_Given instruction_.
Every line from the beginning of the records below up to the one holding "piece.data = shaded" should be quoted exactly; leave out the rest.

>> START

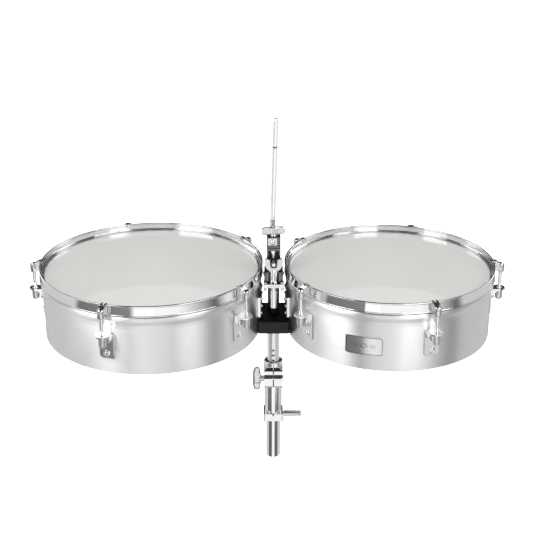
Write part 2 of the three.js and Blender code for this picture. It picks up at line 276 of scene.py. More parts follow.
def cut(base, *tools):
    return combined(base, tools, "DIFFERENCE")


def mesh_of(name, bm, angle=38):
    """The finished mesh, in metres, smooth except at edges sharper than angle."""
    bm.transform(Matrix.Scale(MM, 4))
    data = bpy.data.meshes.new(name)
    bm.to_mesh(data)
    bm.free()
    data.shade_smooth()
    data.set_sharp_from_angle(angle=math.radians(angle))
    return data


def weight_normals(piece):
    """Keeps the flat faces of a rounded solid flat in shading."""
    modifier = piece.modifiers.new("flat_faces", "WEIGHTED_NORMAL")
    modifier.keep_sharp = True
    modifier.weight = 90
    shaded = bpy.data.meshes.new_from_object(piece.evaluated_get(bpy.context.evaluated_depsgraph_get()))
    piece.modifiers.clear()
    piece.data = shaded


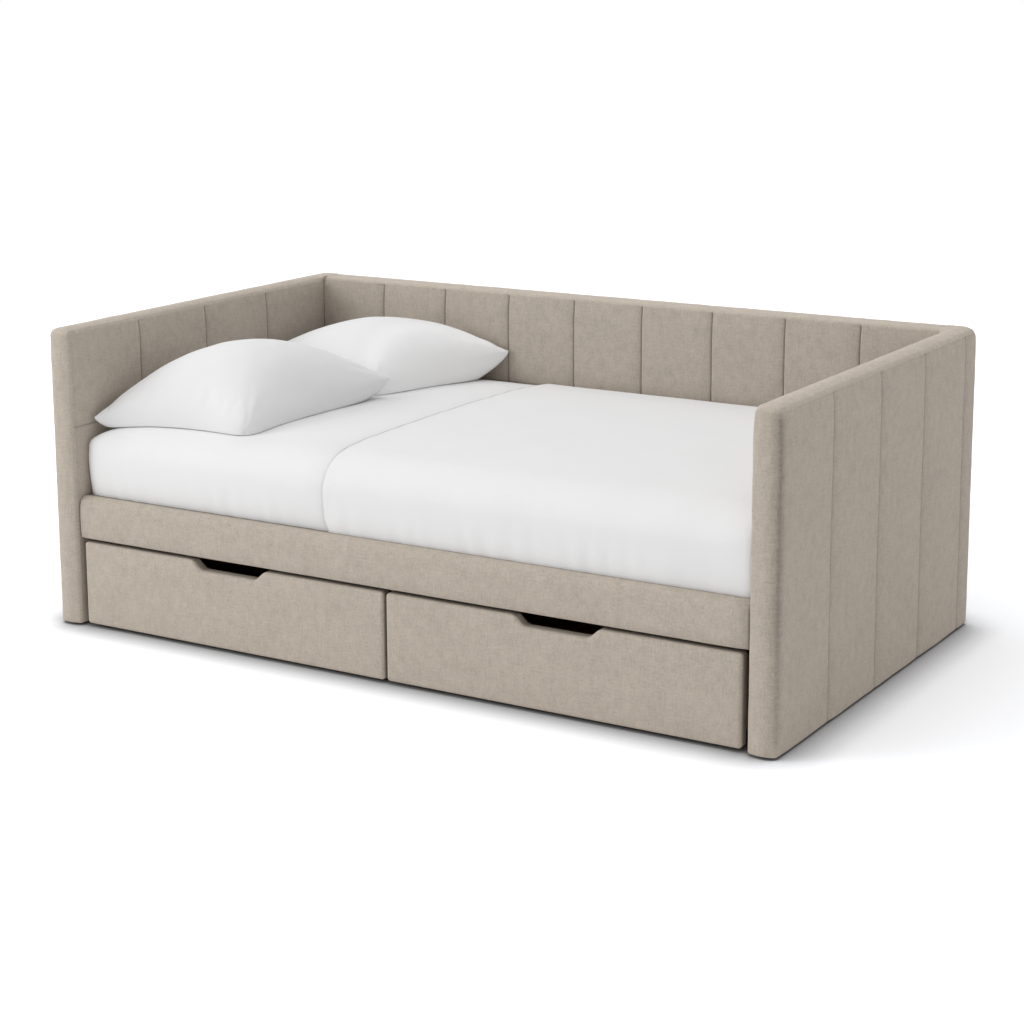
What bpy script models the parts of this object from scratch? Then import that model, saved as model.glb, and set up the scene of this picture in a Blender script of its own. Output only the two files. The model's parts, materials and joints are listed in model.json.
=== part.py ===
"""Upholstered storage daybed with two rolling drawers, a mattress, a bed cover and two pillows.

Metres, +Z up. The origin is on the floor under the middle of the daybed. +X runs along its
length, the open front faces -Y and the drawers pull out that way.
"""
import math

import bmesh
import bpy
from mathutils import Vector

# Overall size, and the gaps that keep neighbours apart
overall_length = 2.070
overall_depth = 1.196
overall_height = 0.785
touch_gap = 0.0003
overrun = 0.010

# Padded end panels, with the seams that divide their faces into channels
arm_thickness = 0.074
arm_board_thickness = 0.030
arm_edge_padding = 0.020
arm_channel_count = 4
panel_corner_radius = 0.025
panel_edge_radius = 0.010
seam_depth = 0.007
seam_end_drop = 0.018
seam_fade = 0.027
cross_seam_height = 0.531
cross_seam_reach = 0.016
seam_cut_shares = (-0.5, -0.16, 0.0, 0.16, 0.5, 1.0)

# Padded back between the end panels
back_thickness = 0.086
back_board_thickness = 0.036
back_channel_count = 9
back_floor_gap = 0.020

# Front rail
rail_top = 0.348
rail_height = 0.1095
rail_thickness = 0.044
rail_setback = 0.006
rail_board_thickness = 0.020
rail_edge_padding = 0.012
rail_edge_radius = 0.012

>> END

_Complete response_.
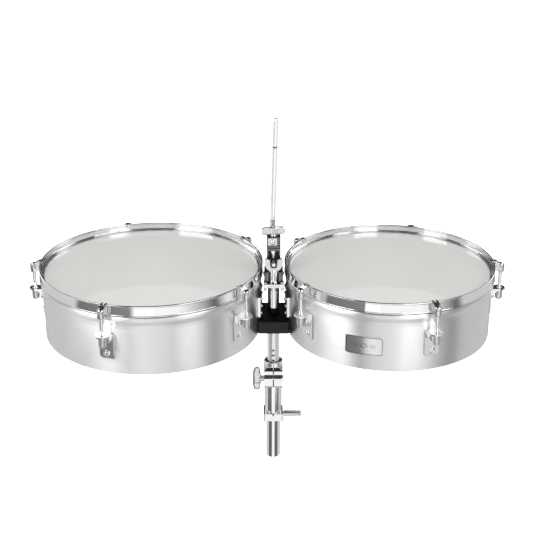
Write part 2 of the three.js and Blender code for this picture. It picks up at line 276 of scene.py. More parts follow.
def cut(base, *tools):
    return combined(base, tools, "DIFFERENCE")


def mesh_of(name, bm, angle=38):
    """The finished mesh, in metres, smooth except at edges sharper than angle."""
    bm.transform(Matrix.Scale(MM, 4))
    data = bpy.data.meshes.new(name)
    bm.to_mesh(data)
    bm.free()
    data.shade_smooth()
    data.set_sharp_from_angle(angle=math.radians(angle))
    return data


def weight_normals(piece):
    """Keeps the flat faces of a rounded solid flat in shading."""
    modifier = piece.modifiers.new("flat_faces", "WEIGHTED_NORMAL")
    modifier.keep_sharp = True
    modifier.weight = 90
    shaded = bpy.data.meshes.new_from_object(piece.evaluated_get(bpy.context.evaluated_depsgraph_get()))
    piece.modifiers.clear()
    piece.data = shaded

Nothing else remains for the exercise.